Friday, December 12, 2003

I am a music geek, yes. Call this an "odds & ends" post if it makes you feel better...

Sasha Frere-Jones is spot-on even when I disagree with him. Especially spot-on? An mp3 he just posted of his instrumental funk track "Landslide" (no, not that one), and his review of Sting's autobio Broken Music from the Washington Post.
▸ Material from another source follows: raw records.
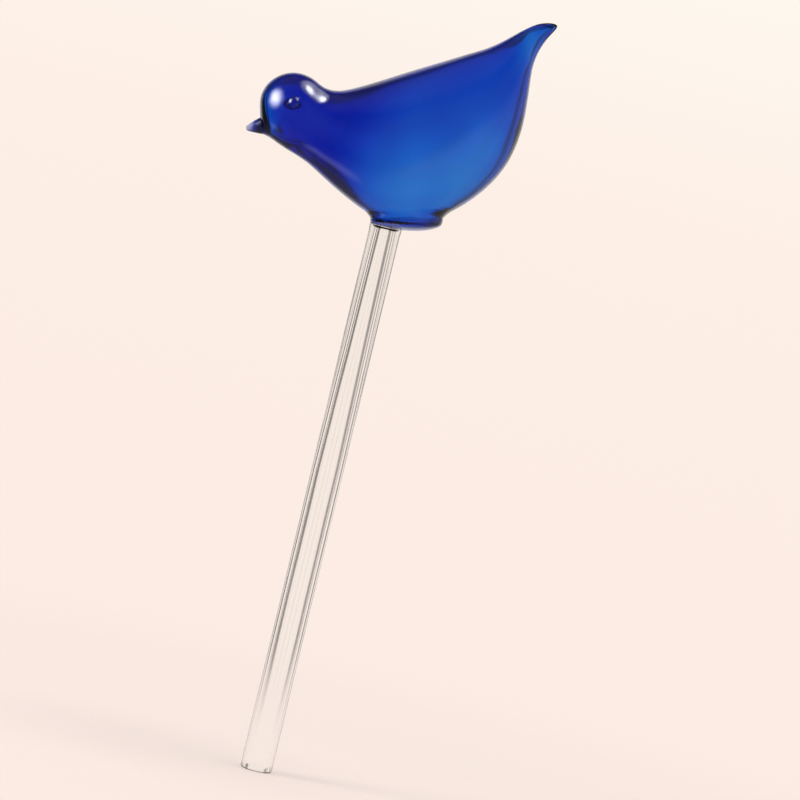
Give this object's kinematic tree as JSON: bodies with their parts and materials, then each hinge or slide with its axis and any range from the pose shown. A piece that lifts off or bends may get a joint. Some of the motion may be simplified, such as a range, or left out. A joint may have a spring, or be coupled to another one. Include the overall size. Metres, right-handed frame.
{
  "type": "watering globe",
  "caption": "Hollow blown-glass bird fused to a clear glass tube stem; filled through the stem and pushed into soil, it lets water out as the soil dries.",
  "frame": {"origin": "on the stem's axis at planting depth, where the stem leaves the soil", "axes": "+Z along the stem, up toward the bird; -X the way the bird looks; the bird is mirror-symmetric across Y"},
  "size_m": [0.0873, 0.041, 0.2487],
  "materials": {
    "blue_glass": "glossy transparent cobalt-blue blown glass",
    "pale_glass": "glossy milky pale-blue glass",
    "bead_glass": "glossy dense blue glass",
    "clear_glass": "glossy clear drawn tube, fire-polished end"
  },
  "bodies": {
    "root": {"bird_body": "blue_glass", "beak": "pale_glass", "eye_left": "bead_glass", "eye_right": "bead_glass", "stem": "clear_glass"}
  },
  "joints": []
}
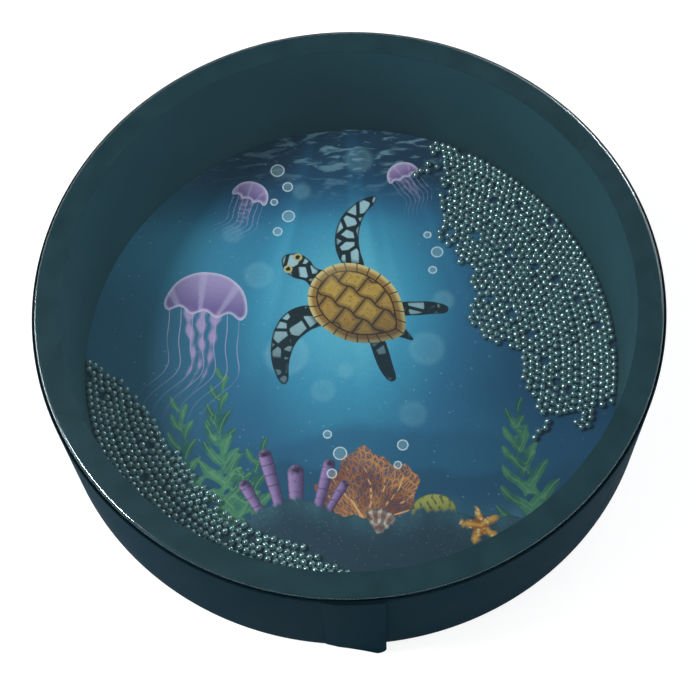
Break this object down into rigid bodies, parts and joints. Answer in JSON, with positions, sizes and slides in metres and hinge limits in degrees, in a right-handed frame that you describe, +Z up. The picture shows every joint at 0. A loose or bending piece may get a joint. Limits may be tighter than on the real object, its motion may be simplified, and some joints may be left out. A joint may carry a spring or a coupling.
{
  "type": "ocean drum",
  "caption": "Round closed frame drum with a clear upper head, a printed lower head and loose steel shot that rolls over the lower head and sounds like surf.",
  "frame": {"origin": "centre of the lower head's outer face, which the drum rests on", "axes": "+Z up through both heads, -Y towards the player's side with the wrap's lap, +X to the player's right"},
  "size_m": [0.254, 0.258, 0.0635],
  "materials": {
    "wood_fibre": "bare laminated wood fibre, hidden in the wall",
    "lining": "satin dark teal",
    "wrap": "satin near-black navy film",
    "clear_film": "clear glossy polyester film",
    "printed_film": null,
    "glue": "dark pigmented glue",
    "shot": "polished steel balls"
  },
  "bodies": {
    "drum": {"shell_inner_ply": "wood_fibre", "shell_core_ply": "wood_fibre", "shell_outer_ply": "wood_fibre", "inner_lining": "lining", "outer_wrap": "wrap", "wrap_lap": "wrap", "clear_head": "clear_film", "printed_head": "printed_film", "upper_glue_ring": "glue", "lower_glue_ring": "glue"},
    "right_drift": {"right_shot_1": "shot", "right_shot_2": "shot", "right_shot_3": "shot", "right_shot_4": "shot", "right_shot_5": "shot", "right_shot_6": "shot"},
    "left_drift": {"left_shot_1": "shot", "left_shot_2": "shot", "left_shot_3": "shot", "left_shot_4": "shot", "left_shot_5": "shot"},
    "loose_balls": {"loose_shot": "shot"},
    "tail_balls": {"tail_shot": "shot"}
  },
  "joints": [
    {"name": "shot_swirl", "type": "hinge", "parent": "drum", "child": "right_drift", "pos_m": [0, 0, 0], "axis": [0, 0, 1], "continuous": true},
    {"name": "left_drift_roll", "type": "hinge", "parent": "right_drift", "child": "left_drift", "pos_m": [0, 0, 0], "axis": [0, 0, 1], "range_deg": [-90, 50]},
    {"name": "loose_balls_roll", "type": "slide", "parent": "right_drift", "child": "loose_balls", "axis": [-0.7507, -0.6606, 0], "range_m": [0, 0.03]},
    {"name": "tail_balls_roll", "type": "slide", "parent": "right_drift", "child": "tail_balls", "axis": [-0.9507, -0.3102, 0], "range_m": [0, 0.03]}
  ]
}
Speaking of mp3s (and music geeks), Matthew's been getting hella traffic this week, after posting one of the new LCD Soundsystem single, "Yeah (Stupid Version)" - which the music geek cognoscenti have been going beserk about over here. It's good, of course. It is not, however, superior to "Losing My Edge." God bless him, Mr. Perpetua also gives us a great song sequel this week, in the form of "Ice Cream Part 2" by Raekwon featuring Method Man and Cappadonna. It's fucking great. I certainly hope this augurs well for Raekwon's forthcoming The Lex Diamond Story; he and Ghostface Killah have always been my favorite Wu-bangers. And one more from Matthew: The Onion's Least Essential Albums of 2003. Hi-fucking-larious.
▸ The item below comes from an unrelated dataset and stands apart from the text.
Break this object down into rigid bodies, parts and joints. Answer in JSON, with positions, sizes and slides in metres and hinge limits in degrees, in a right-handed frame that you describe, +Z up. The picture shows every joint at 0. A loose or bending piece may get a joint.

Why does everyone seem to hate on Room 5? Their (UK #1) uber-smash from earlier this year, "Make Luv," is a mighty nice piece of simple, love-filled pop-house, kinda akin to Junior Senior w/o all the cheek. Featured vocalist Oliver Cheatham is the poor man's Alexander O'Neal. [It's likely to make my year-end C700 Go! comp, though not my top 50 singles.] The too-long-in-the-waiting followup, "Music & You" (and by too-long-etc., I mean that it barely limped into the UK Top 40 at #38 a couple weeks back) cleaves to a similar template, only ripping off the Chaka Khan "Fate" guitar riff which propelled Stardust to such immutable greatness, and comes across as a desexualized Alcazar to my ears. Which is, perhaps, its problem? I mean, their mighty Chic-sampling ("My Forbidden Lover," no less! Have you heard this?) "Sexual Guarantee" is a goes-down-easy (read that both ways) monster, and a solid lock for my '03 top 50, trust. Room 5 are alright, they just don't seem to try hard enough.
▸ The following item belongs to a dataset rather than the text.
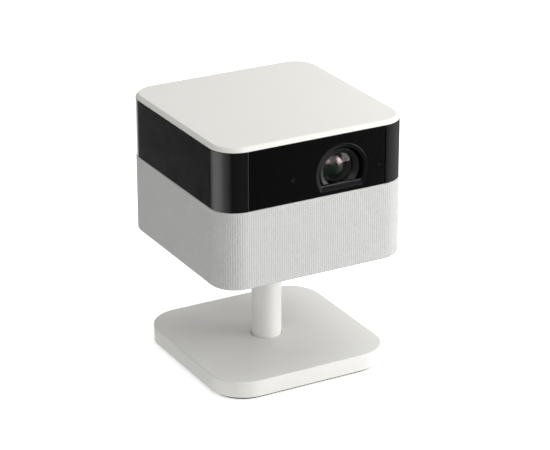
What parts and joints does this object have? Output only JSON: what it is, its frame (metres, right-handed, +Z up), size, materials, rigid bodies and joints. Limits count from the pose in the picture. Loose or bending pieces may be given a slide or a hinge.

Why wasn't Elephant Man's "Pon De River Pon De Bank" an international smasheroo the way Sean Paul's "Get Busy" was? Well, besides the fact that Elephant Man's clearly 'ardcore dancehall to Sean Paul's Shaggy-cum-Shabba Ranks-dom. Oh, that's the answer, innit? Where "Get Busy" made me nod my head (but damn if that single doesn't have a killing burn factor), "Pon De River" makes me wanna holler, and hear another three albums' worth of his material.

If 1991 was The Year Punk Broke, obviously 2003 will go down as The Year Crunk Broke. So why all the mad love for bottom-feeders like Lil' Jon and the Eastside Boyz (Lil' Jon 2003 = Luther Campbell 1989) and Ying Yang Twins (the Insane Clown Posse of the genre?!), when the marvelous Field Mob get so unfairly ignored? "Sick of Being Lonely" is one of the year's premiere dirty south singles, mixing great squishy production (Jazze Pha, the red-headed stepchild of hiphop '03, take a bow), a creamily-femme-voxed chorus, and the bizarro no-teeth-thief raps of Boondox and Kalage. There's also a mix adding a fine verse from southern queen supreme Trina, who makes everything better - even records like this, which don't need the boost. Another body-rockin' dirty south record which shoulda been #1 for months? Trina's own "B R Right," featuring king Ludacris. Would someone please lock that dynamic duo in the studio and make them cut a collaborative full-length? Please?! Oh, and don't forget what might well be - aw, fuck it, it is and ya know it - the most gleefully great XXX record of the year, Luda's "P-[ussy]Poppin'" featuring Shawnna and Lil' Fate: "your lips downtown just made some familiar faces" indeed!

For a much more personal musical reminiscence, don't miss Joe's recollection of a late-night drive with The Queen Is Dead.

Yes, their cover of "You Make Me Feel Brand New" is pure excrement. But try as I might, I'm incapable of hating Simply Red's mondo AC hit "Sunrise," and in fact have a secret catch-me-in-the-right-mood love for it. And it's not even the Hall & Oates-jacking (of "I Can't Go For That"); it's the sheer sunlight of the chorus. I mean, love really is "indescribable," isn't it? But boy oh boy, Mick Hucknall's voice has not aged particularly well.